Portfolio traders face two challenges when trading baskets of stocks on dark venues. First, they need to maintain the cash neutrality of the list while maximizing their exposure to potential liquidity. Second, they need a framework to determine the priority in which they choose what securities to execute.
Dark aggregation algorithms are traditionally used on a single-stock basis and cannot easily be applied to multi-security trading because the random arrival of fills makes it difficult to maintain cash neutrality.
“A lot of portfolio traders are not participating in dark to the extent that their single-stock peers are,” Ben Polidore, head of algorithmic trading at ITG, told Markets Media. “With dark trading, I can't just say 'here's a buy, here's a sell,' send them to dark and assume they'll both get done at the end of some time period over which I'm optimizing."
"Whereas, if I use VWAP (Volume-Weighted Average Price) or another non-discretionary algo, I can run an optimization process that just takes chunks and sends them off to this system down the line and know that they'll all trade,” Polidore continued.

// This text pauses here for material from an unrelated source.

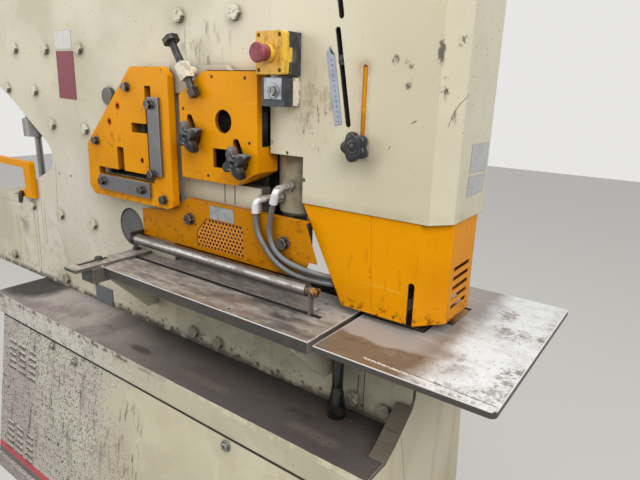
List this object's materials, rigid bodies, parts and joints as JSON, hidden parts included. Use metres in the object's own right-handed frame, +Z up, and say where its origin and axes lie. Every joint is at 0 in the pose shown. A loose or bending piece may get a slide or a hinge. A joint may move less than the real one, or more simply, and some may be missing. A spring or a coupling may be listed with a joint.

ITG’s Dark List algorithm is designed to address this problem by using probabilistic modeling techniques, i.e., stochastic processes, to estimate the likelihood that a basket of buy and sell orders will be filled on a dark venue.
“What we're trying to do with Dark List is come up with an approach where portfolio traders can maintain the constraints that they need to execute their mandate, but expose more liquidity to dark and trade in a more opportunistic way,” Polidore said. “That's quite simple for single-stock traders, but it's very difficult when you have hundreds of names that you want to trade at somewhat similar rates.”
Dark List optimally sources higher-quality liquidity from dark pools, according to ITG. Allocations are based on an optimization process that continuously learns from real-time fill and market data. Advanced statistical techniques estimate stock-specific minimum quantities allowing posted dark orders to avoid information leakage without missing out on liquidity.
“The objective here was to create a way for portfolio traders to trade opportunistically without violating constraints,” said Polidore. “We came up with a model first, then we had to make the model fast, which is the stochastic programming approach, and, then, once we have this we can do opportunistic trading instead of deterministic trading.”
Portfolio trading involves the execution of a basket of securities simultaneously. Compared to trading multiple securities independently, portfolio traders must consider a number of additional execution objectives in their decision-making process, such as minimizing risks, obtaining cash targets, and investing in multiple-asset classes.
This makes the use of algorithms for portfolio trading problematic. “Just like human traders, algorithms balance realized transaction cost against residual portfolio risk in order to minimize total trading costs,” said Wenjie Xu, head of algorithmic research at ITG, in a report. “A basket can be executed patiently with low transaction cost, but patient trading comes with the risk of future adverse market movement. In contrast, aggressive trading reduces risk, but incurs higher transaction cost due to increased market impact.”
Most sell-side institutions maintain a portfolio trading desk separate from active trading desks due to the different styles of trading: whereas active traders focus on a single-stock trade, portfolio traders focus on centrality of fills for the overall basket.
“Since portfolio traders are usually focused on risk factors and managing them, often they're not thinking so much about liquidity,” said Polidore. “They can trade it slower, so that's why it's a specialized practice because they're really thinking about risk factors and how to manage them, whereas single stock traders are usually thinking about liquidity.”